Added nb to explore ways to convert pdf to QA dataset #5

Closed suppathak closed 1 year ago

suppathak commented 1 year ago

Related #4

review-notebook-app[bot] commented 1 year ago

Check out this pull request on  ReviewNB

See visual diffs & provide feedback on Jupyter Notebooks.


Powered by ReviewNB

suppathak commented 1 year ago

I do not have access to assign or add reviewers.

cc'ing it here: @codificat , @Shreyanand !! Thanks

codificat commented 1 year ago

One question: is this specific to the FAQ page only?

I am asking because I believe this page might be "one of its kind", and if that's the case it might be better to just copy&paste and apply some formatting.

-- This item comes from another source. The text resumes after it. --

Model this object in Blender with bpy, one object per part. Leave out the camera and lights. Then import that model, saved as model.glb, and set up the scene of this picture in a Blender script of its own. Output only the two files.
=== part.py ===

It seems to me that there are a few things in that page that could over-complicate this automated task (multiline answers, links within the text) that might make this not worth it.

What do you think?

Don't get me wrong: it looks like a great start! (thanks!) I'm just wondering if it is worth pursuing, as I believe mostly all the data we will work with will not be in Q/A (FAQ) format

suppathak commented 1 year ago

One question: is this specific to the FAQ page only?

I am asking because I believe this page might be "one of its kind", and if that's the case it might be better to just copy&paste and apply some formatting.

It seems to me that there are a few things in that page that could over-complicate this automated task (multiline answers, links within the text) that might make this not worth it.

What do you think?

Don't get me wrong: it looks like a great start! (thanks!) I'm just wondering if it is worth pursuing, as I believe mostly all the data we will work with will not be in Q/A (FAQ) format

I do agree with your point. Since we are not only looking for Q&A docs, but instead all kinds of docs. Need to come up with more general way to solve this Q&A problem. Thanks!

codificat commented 1 year ago

By the way, I found a very similar FAQ here: https://www.rosaworkshop.io/rosa/14-faq/ For that one there is a source file in GitHub.

suppathak commented 1 year ago

Closing this since we are not more dealing with extractive QA anymore. We already have the markdown files and validation dataset in the data folder.